Lockheed sketches out a partial outlook along with the complications
The world's largest defense company believes it knows when growth will return even while facing several unknowns.
Talent headwinds, dysfunctions in supply chains and inflation have certainly taken up a lot of attention and space in our coverage of the government market.
Yet they remain significant as factors in how companies plan for the future and articulate how they go about their strategies, particularly the publicly traded firms and the way they talk about themselves to investors.
During Lockheed Martin's third quarter earnings call Tuesday, CEO Jim Taiclet acknowledged the unknown of what supply chains will look like in 2023 as one of three big-picture issues "we just don't have clarity on."
"If there's another COVID spike in the winter like there was last time, we're going to have effects in our supply chain," Taiclet said.
A second unknown Taiclet mentioned is what the defense budget will look like in January. That is the same month Lockheed reports its fourth quarter and full-year results for 2022, plus gives an initial financial outlook for 2023.
Knowing the defense budget's general status will also help answer this third unknown Taiclet cited, which is not unique to Lockheed itself:
"Along with that (budget), what's the status of the major orders and contracts that get put into that budget because as you're again pointing out, what's the mix of the budget increase going to be as far as what the contracts and orders come from that," he said.
Lockheed already sees 2023 as one of flattish sales compared to how it sees this year ending at $65.25 billion, which represents a nearly 2-percent decline from that recorded in 2021.
In looking at those figures: consider that substantially all publicly-traded companies tend to not tip their hand that much on how they see next year looking on the financial performance front when the current year has one quarter to go.
But there are some occasions when they will at least give some parameters on their outlook, as Lockheed has done in this instance.
The world's largest company also has painted a picture of how inflation is impacting its operational cadence and in turn the financial aspects.

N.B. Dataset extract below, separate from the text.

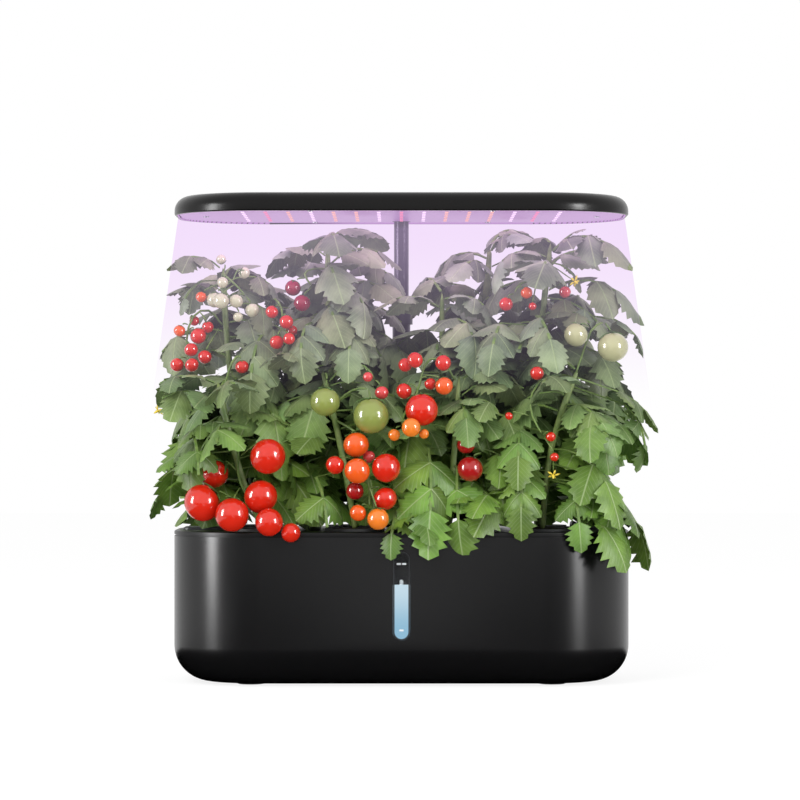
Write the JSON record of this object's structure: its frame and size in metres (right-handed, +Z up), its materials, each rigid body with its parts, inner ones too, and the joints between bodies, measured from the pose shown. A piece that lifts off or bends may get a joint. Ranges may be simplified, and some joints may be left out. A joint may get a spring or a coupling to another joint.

During the call Tuesday, Chief Financial Officer Jay Malave connected inflation to what Lockheed sees on its labor front and in the supply chain.
Given that 60% of Lockheed's business is fixed-price, Malave said much of its contracting action and implementation to manage the risk revolves around supply chain management.
That means for "whatever duration of time that we commit in our contract with our customer, we have the same commitment to our supply chain to us over that same period of time," Malave said. "In many of those cases, we don't bear that risk either."
Work to pursue and compete for future programs are where inflation apparently becomes much more prominent, however.
"We are seeing different changes both on the labor side and in supply chain, and it does have an impact really going forward on bid and proposals," Malave said. "It's something that we have to keep in front of us, and we're having dialogues with the customer."
Economic price adjustments to contracts with the Defense Department have been difficult to obtain even with the Pentagon's slight shift in policy about how those work, Malave added. (See below for an interview with Malave on CNBC.)
One broad category of knowns for Lockheed remains this piece Taiclet has spoken of since he became CEO two years ago: get more small and midsized companies into the overall defense ecosystem by investing in and partnering them.
The Lockheed Martin Ventures fund's size doubled to $400 million over the summer in a move aimed at giving more resources for backing startup technologies whose offerings are of promise to Lockheed's customers and the companies itself.
For the partnership aspect, Taiclet said Lockheed has created a new initiative called "LM Evolve" for what he described below in the form of a question:
"How do we do joint ventures or commercial alliances with midsized companies, co-invest... there on the commercial side, or the defense industrial base side, or space industry in ways that we can take that outside of our rate structure and manage it and fund it in a different, more creative way?"